Stored items

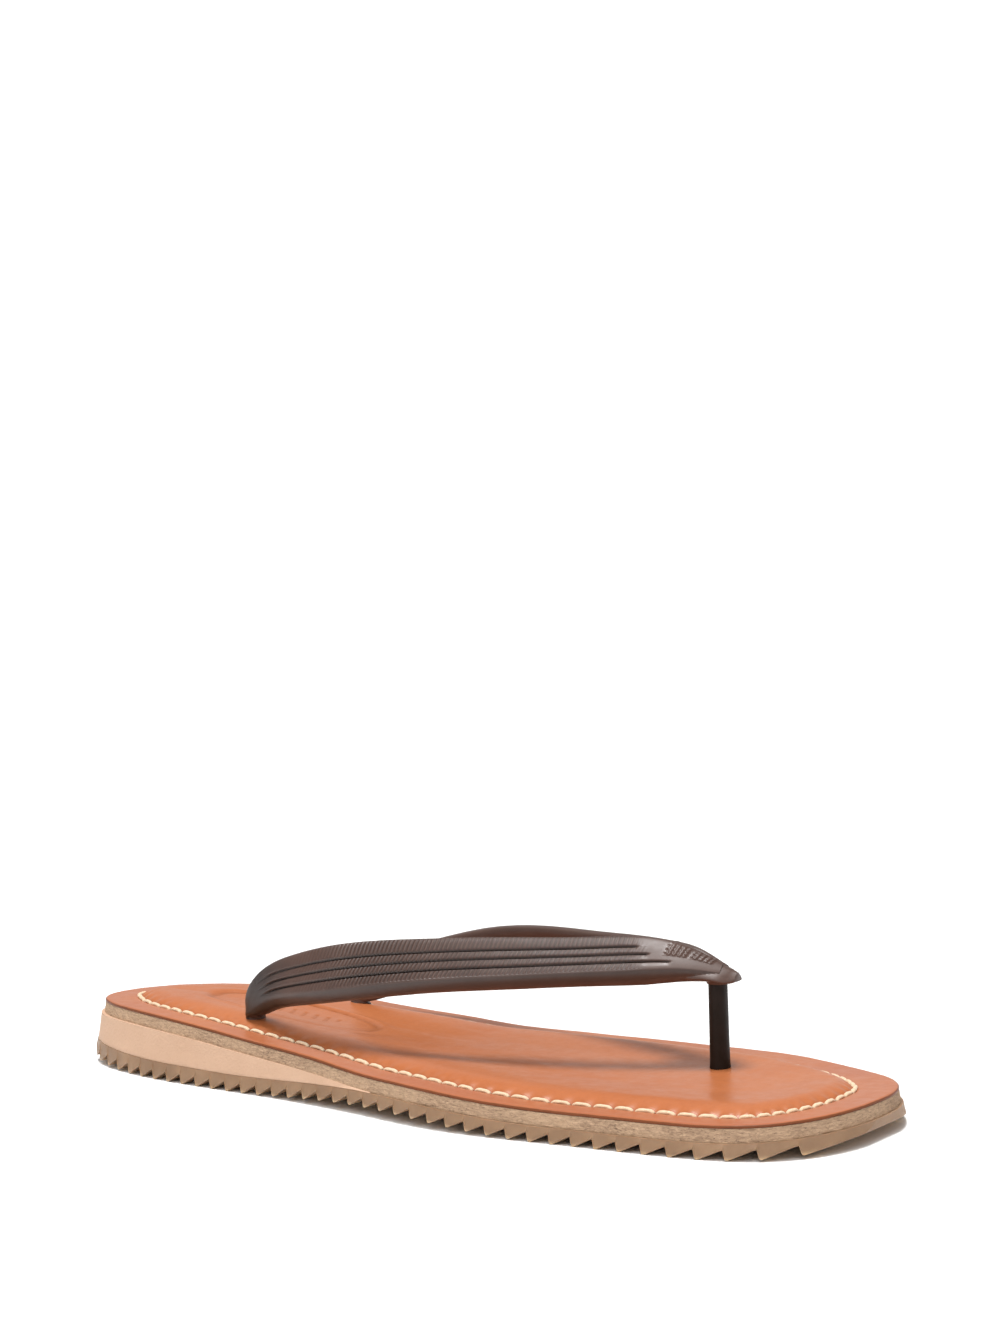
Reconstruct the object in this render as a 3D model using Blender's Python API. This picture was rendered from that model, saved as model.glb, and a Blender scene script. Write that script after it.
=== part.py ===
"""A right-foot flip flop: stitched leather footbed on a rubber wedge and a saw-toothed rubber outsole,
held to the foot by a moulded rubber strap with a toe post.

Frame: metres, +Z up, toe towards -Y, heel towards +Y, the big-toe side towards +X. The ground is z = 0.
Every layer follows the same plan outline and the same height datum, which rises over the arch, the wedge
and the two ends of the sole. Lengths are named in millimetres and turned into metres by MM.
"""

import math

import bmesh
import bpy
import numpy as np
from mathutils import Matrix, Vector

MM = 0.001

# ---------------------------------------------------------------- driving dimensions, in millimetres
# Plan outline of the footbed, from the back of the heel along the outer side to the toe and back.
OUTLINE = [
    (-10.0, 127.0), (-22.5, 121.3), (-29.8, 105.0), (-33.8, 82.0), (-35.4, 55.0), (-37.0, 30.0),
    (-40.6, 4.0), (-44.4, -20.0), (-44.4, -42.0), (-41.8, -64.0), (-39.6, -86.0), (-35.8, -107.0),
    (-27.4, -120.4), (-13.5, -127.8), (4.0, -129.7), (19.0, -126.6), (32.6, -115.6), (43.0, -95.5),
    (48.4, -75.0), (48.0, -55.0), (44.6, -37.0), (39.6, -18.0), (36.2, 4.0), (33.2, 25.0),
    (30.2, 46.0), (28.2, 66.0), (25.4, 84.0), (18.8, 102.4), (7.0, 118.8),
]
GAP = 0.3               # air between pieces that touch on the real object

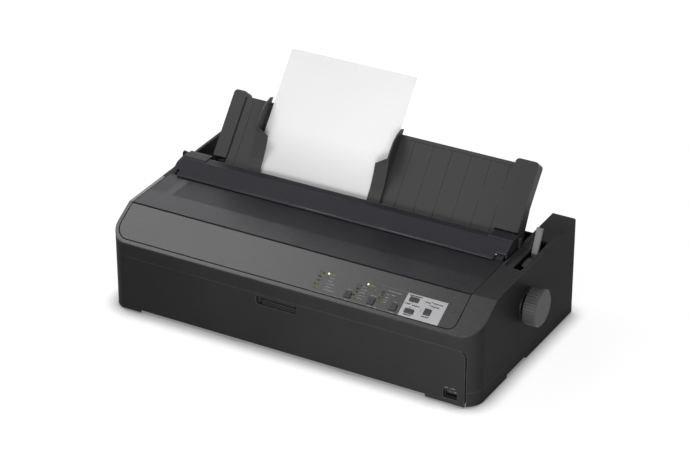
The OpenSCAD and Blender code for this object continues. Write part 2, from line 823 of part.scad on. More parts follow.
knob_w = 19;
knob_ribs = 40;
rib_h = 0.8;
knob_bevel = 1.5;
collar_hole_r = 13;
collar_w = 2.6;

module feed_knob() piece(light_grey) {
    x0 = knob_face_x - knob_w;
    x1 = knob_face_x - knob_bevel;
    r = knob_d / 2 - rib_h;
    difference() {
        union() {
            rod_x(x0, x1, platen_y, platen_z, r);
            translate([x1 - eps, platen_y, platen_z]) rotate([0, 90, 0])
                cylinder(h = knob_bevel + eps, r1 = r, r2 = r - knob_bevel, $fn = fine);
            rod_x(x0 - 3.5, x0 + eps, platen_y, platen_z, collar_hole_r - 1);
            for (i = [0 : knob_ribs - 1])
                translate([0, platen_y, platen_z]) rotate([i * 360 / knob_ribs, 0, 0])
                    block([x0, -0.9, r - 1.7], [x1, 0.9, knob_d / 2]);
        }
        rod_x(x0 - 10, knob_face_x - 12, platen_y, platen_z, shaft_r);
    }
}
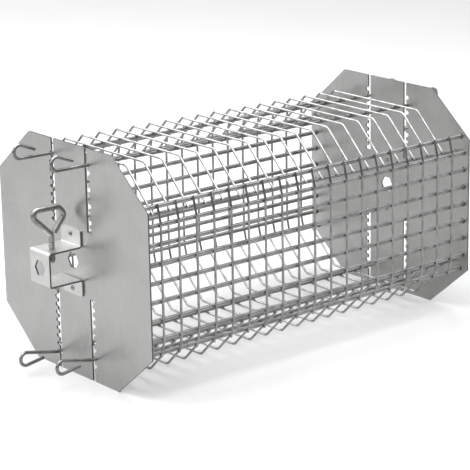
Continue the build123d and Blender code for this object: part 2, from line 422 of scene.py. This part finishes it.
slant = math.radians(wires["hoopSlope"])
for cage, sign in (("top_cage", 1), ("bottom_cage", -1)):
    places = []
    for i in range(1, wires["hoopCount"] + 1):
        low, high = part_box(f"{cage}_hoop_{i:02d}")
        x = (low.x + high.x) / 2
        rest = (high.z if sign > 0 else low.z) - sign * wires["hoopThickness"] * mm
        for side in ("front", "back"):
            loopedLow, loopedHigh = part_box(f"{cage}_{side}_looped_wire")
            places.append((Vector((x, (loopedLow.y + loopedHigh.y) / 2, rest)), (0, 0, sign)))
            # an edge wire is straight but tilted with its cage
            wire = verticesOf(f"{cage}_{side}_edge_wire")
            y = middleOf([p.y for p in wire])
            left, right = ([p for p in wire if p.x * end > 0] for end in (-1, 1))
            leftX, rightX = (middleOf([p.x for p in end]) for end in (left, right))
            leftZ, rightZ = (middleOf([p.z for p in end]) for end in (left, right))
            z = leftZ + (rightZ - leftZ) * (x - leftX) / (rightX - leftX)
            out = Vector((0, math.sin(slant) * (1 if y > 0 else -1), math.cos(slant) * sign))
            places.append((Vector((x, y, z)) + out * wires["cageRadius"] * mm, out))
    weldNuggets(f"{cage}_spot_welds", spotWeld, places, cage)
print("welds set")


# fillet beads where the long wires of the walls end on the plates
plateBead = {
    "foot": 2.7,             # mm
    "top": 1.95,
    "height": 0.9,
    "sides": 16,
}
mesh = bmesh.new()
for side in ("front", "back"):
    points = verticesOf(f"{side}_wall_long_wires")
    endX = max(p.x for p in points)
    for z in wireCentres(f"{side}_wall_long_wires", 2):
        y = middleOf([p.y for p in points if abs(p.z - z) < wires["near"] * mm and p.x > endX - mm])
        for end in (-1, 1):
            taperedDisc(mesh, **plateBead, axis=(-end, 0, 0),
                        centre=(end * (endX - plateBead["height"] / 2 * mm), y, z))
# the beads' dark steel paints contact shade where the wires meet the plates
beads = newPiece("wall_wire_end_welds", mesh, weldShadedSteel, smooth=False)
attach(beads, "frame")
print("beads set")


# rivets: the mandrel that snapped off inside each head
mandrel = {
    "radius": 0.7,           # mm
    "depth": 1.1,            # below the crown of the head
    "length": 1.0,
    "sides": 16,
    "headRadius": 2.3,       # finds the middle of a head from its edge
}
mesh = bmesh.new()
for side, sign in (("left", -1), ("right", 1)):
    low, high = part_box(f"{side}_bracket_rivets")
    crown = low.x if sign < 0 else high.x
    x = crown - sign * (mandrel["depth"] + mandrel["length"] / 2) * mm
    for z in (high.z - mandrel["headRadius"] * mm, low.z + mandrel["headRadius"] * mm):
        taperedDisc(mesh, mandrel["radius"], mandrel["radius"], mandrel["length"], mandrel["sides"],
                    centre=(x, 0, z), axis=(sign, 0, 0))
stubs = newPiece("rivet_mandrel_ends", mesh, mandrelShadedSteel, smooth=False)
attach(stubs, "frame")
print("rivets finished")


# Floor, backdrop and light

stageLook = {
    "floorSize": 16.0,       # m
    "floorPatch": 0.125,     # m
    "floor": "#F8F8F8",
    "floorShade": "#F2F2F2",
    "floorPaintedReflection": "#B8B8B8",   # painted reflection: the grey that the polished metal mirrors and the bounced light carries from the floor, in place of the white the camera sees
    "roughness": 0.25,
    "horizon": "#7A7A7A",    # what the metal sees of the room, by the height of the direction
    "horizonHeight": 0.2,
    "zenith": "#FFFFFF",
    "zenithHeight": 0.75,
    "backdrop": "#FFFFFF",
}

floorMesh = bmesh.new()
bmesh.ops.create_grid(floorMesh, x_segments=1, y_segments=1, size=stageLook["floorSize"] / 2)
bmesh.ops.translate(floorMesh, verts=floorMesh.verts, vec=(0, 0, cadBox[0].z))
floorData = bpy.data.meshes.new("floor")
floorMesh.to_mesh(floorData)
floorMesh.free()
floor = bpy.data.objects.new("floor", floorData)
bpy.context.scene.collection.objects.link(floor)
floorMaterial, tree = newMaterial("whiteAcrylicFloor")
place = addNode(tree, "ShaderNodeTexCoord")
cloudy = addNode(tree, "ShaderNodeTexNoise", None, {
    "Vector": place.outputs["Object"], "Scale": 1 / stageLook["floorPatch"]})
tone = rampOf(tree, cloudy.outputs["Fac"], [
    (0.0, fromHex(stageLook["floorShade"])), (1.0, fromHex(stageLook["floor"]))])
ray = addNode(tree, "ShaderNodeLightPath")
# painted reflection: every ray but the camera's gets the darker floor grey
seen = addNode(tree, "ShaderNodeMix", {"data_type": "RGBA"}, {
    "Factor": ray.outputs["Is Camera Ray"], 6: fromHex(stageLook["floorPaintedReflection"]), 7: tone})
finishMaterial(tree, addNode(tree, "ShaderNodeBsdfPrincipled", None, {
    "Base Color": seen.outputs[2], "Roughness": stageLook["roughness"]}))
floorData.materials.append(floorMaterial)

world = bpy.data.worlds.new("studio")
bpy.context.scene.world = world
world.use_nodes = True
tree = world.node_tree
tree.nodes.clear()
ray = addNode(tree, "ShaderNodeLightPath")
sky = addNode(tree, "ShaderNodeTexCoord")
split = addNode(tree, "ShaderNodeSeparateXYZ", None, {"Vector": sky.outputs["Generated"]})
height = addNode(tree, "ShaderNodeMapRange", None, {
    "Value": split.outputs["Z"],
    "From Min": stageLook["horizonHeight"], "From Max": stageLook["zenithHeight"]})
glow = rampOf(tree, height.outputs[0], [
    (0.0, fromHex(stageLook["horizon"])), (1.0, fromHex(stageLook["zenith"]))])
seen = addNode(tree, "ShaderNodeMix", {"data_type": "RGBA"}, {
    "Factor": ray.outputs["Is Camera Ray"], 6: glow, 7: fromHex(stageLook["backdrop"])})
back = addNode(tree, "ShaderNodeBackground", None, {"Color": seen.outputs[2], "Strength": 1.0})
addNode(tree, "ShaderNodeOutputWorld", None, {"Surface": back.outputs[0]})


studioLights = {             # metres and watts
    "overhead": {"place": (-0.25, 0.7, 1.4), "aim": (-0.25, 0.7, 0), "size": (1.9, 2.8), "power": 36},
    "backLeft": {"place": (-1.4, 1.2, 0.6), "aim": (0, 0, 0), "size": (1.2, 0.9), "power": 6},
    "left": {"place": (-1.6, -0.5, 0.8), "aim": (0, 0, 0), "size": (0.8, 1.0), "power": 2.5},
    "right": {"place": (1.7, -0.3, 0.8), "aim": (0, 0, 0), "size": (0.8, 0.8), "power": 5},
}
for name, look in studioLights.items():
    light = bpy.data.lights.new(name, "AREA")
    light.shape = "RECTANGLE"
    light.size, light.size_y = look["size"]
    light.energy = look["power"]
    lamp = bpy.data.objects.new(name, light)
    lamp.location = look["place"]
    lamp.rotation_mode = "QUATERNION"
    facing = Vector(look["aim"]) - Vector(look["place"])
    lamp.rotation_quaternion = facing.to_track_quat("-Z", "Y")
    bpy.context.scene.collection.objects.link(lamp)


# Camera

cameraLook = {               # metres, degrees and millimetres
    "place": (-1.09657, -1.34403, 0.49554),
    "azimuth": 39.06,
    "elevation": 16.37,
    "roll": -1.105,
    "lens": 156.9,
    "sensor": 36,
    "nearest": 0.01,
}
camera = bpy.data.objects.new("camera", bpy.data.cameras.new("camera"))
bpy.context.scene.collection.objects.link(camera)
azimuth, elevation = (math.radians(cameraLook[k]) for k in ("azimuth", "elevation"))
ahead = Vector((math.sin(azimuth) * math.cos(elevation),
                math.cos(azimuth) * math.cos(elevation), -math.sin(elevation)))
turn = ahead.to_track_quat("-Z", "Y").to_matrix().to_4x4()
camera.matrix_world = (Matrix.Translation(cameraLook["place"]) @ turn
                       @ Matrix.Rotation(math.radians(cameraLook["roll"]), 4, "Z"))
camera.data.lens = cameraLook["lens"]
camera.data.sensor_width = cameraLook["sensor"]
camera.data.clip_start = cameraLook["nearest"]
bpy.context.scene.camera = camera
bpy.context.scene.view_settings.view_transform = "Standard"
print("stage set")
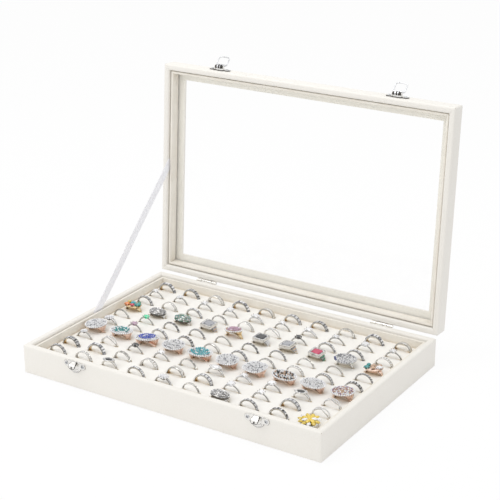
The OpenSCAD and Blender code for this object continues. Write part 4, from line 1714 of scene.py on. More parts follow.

**Problem to work on**. Only the lines from the opening of the material through the line with "collar_w = 2.6;" should be echoed, exactly as written.

**Result for this task**.
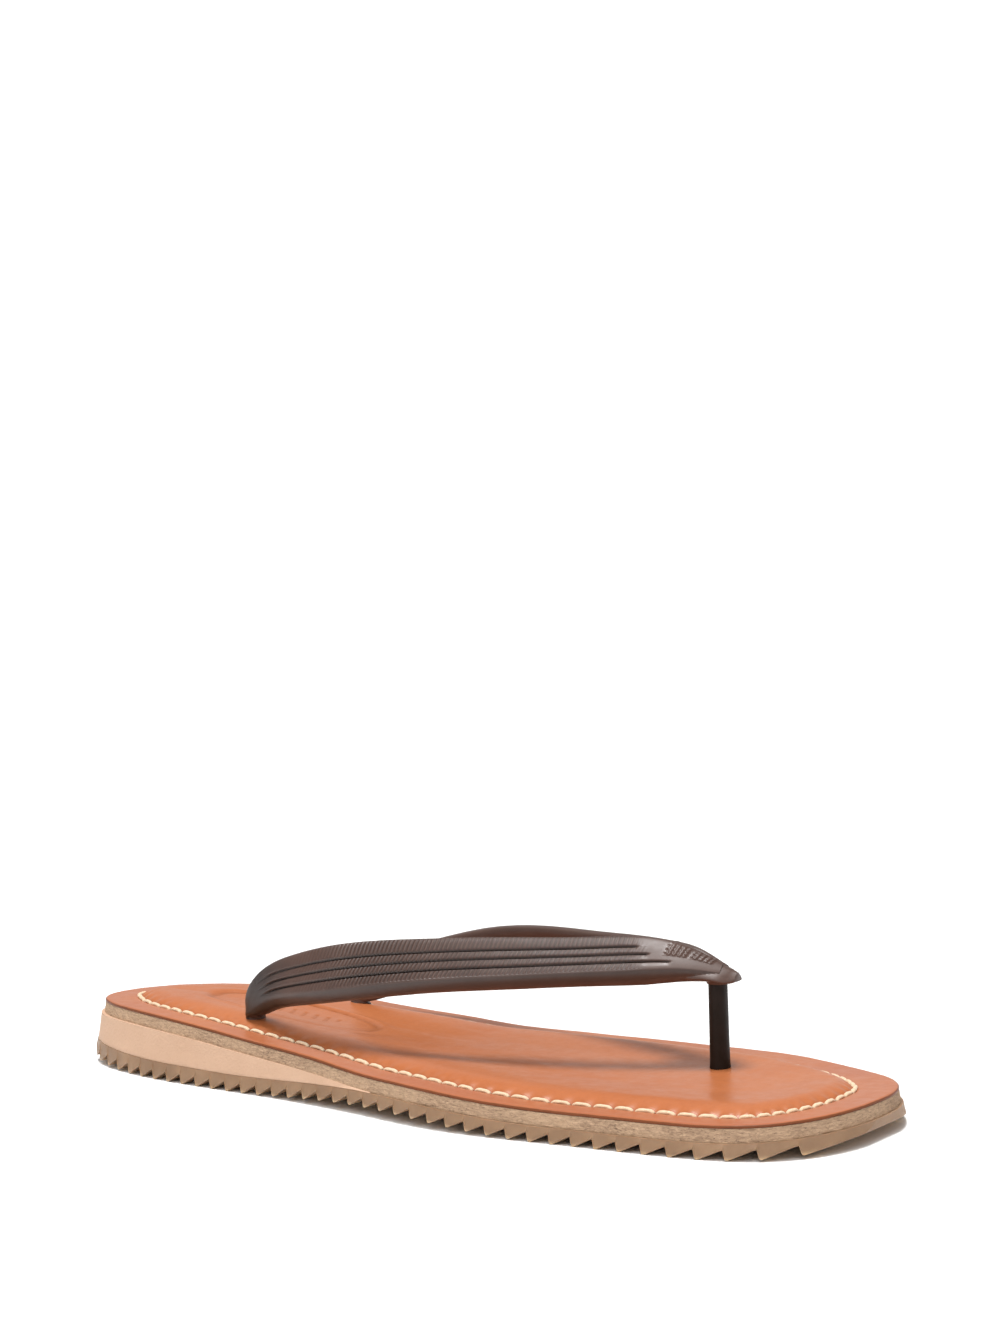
Reconstruct the object in this render as a 3D model using Blender's Python API. This picture was rendered from that model, saved as model.glb, and a Blender scene script. Write that script after it.
=== part.py ===
"""A right-foot flip flop: stitched leather footbed on a rubber wedge and a saw-toothed rubber outsole,
held to the foot by a moulded rubber strap with a toe post.

Frame: metres, +Z up, toe towards -Y, heel towards +Y, the big-toe side towards +X. The ground is z = 0.
Every layer follows the same plan outline and the same height datum, which rises over the arch, the wedge
and the two ends of the sole. Lengths are named in millimetres and turned into metres by MM.
"""

import math

import bmesh
import bpy
import numpy as np
from mathutils import Matrix, Vector

MM = 0.001

# ---------------------------------------------------------------- driving dimensions, in millimetres
# Plan outline of the footbed, from the back of the heel along the outer side to the toe and back.
OUTLINE = [
    (-10.0, 127.0), (-22.5, 121.3), (-29.8, 105.0), (-33.8, 82.0), (-35.4, 55.0), (-37.0, 30.0),
    (-40.6, 4.0), (-44.4, -20.0), (-44.4, -42.0), (-41.8, -64.0), (-39.6, -86.0), (-35.8, -107.0),
    (-27.4, -120.4), (-13.5, -127.8), (4.0, -129.7), (19.0, -126.6), (32.6, -115.6), (43.0, -95.5),
    (48.4, -75.0), (48.0, -55.0), (44.6, -37.0), (39.6, -18.0), (36.2, 4.0), (33.2, 25.0),
    (30.2, 46.0), (28.2, 66.0), (25.4, 84.0), (18.8, 102.4), (7.0, 118.8),
]
GAP = 0.3               # air between pieces that touch on the real object

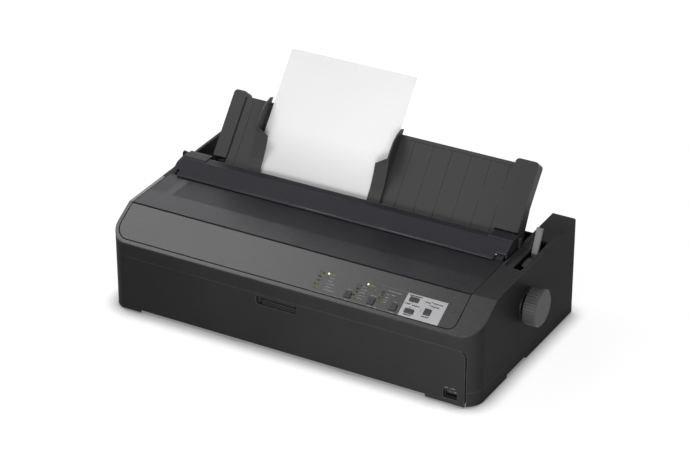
The OpenSCAD and Blender code for this object continues. Write part 2, from line 823 of part.scad on. More parts follow.
knob_w = 19;
knob_ribs = 40;
rib_h = 0.8;
knob_bevel = 1.5;
collar_hole_r = 13;
collar_w = 2.6;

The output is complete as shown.